Sei também como era exigente e, ao mesmo tempo, como apreciava o mérito. Por isso mesmo, conforme se foi afastando da gestão quotidiana das inúmeras empresas do universo Sonae, sempre teve a preocupação de ter debaixo de olho os principais quadros. Era uma competência de que nunca abdicou. Era, suspeito, um gosto que também cultivava, chamando-os todos os anos para uma reunião que terminava com um jantar na sua casa do Marco de Canaveses.

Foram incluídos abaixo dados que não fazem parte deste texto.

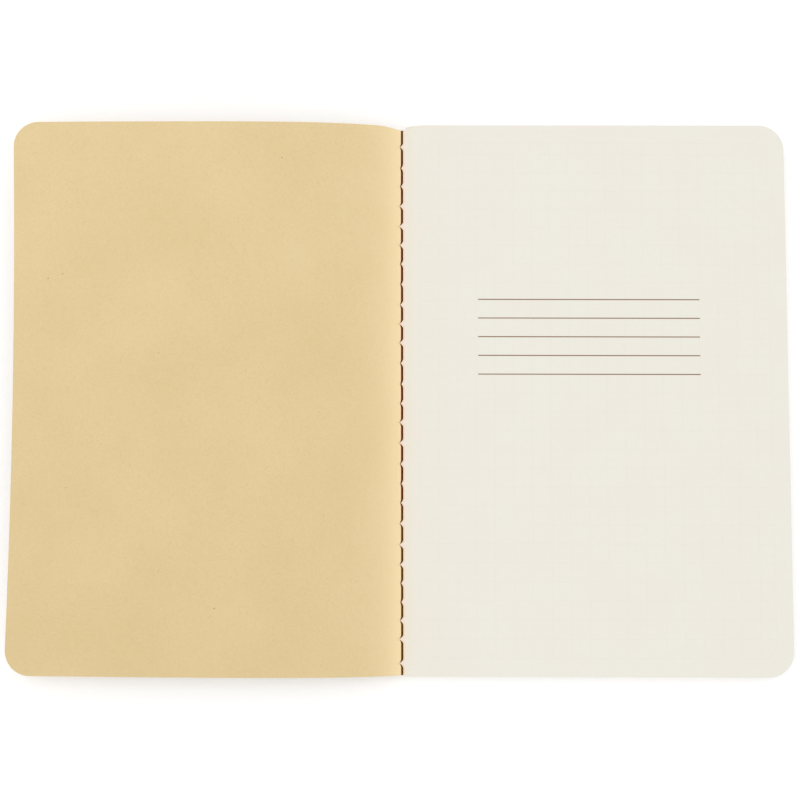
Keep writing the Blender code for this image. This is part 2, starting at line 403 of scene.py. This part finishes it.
root_columns = spread(-BEND_END, -CREASE_SHARE, steps=18)
card_rows = spread(-HALF_HEIGHT, HALF_HEIGHT, steps=8)
card_root = cut_sheet("card_root", -BEND_END, -CREASE_SHARE, root_columns, card_rows, [])
bend_sheet(card_root, card_path, CARD_THICKNESS)
card_root.data.materials.append(kraft)
end_x, _, end_z = card_path(-BEND_END, 0.0)
for point in card_root.data.vertices:
    if point.co.x < end_x + EDGE_WIDTH and point.co.z < end_z - CARD_THICKNESS / 2:
        point.co.x -= ROOT_LAP
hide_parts("front_spine_strip", "front_bend_strip")
blend_start = card_path(-FLEX_AT + FLEX_BEFORE, 0.0)
blend_end = card_path(-FLEX_AT - FLEX_AFTER, 0.0)
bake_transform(card_root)

# Front cover
# The flat leaf of the same card, seen from inside: bare kraft with its two rounded outer corners.
# It stands a few millimetres off the table, held up by the card's own spring.
front_columns = spread(-COVER_REACH, -BEND_END, steps=26)
card_front = cut_sheet("card_front", -COVER_REACH, -BEND_END, front_columns, card_rows, [-COVER_REACH])
bend_sheet(card_front, card_path, CARD_THICKNESS)
card_front.data.materials.append(kraft)
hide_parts("front_cover")
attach(card_front, "front_panel")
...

É por tudo isto que senti necessidade de escrever estas duas ou três coisas que, na minha perspectiva, tornam singular a figura de Belmiro de Azevedo. É também por tudo isto que deixo um desafio sob a forma de uma pergunta (a que deliberadamente não respondo): quantos mais capitães da economia cultivam, como ele, o mesmo espírito independente, o mesmo desassombro, idêntica coragem, parecida frontalidade, são capazes desse exercício que devia ser tão normal como respirar que é dizer alto o que realmente pensam?
A resposta, como sabem, é arrepiante. Mas é uma resposta que diz muito sobre o nosso atraso como país.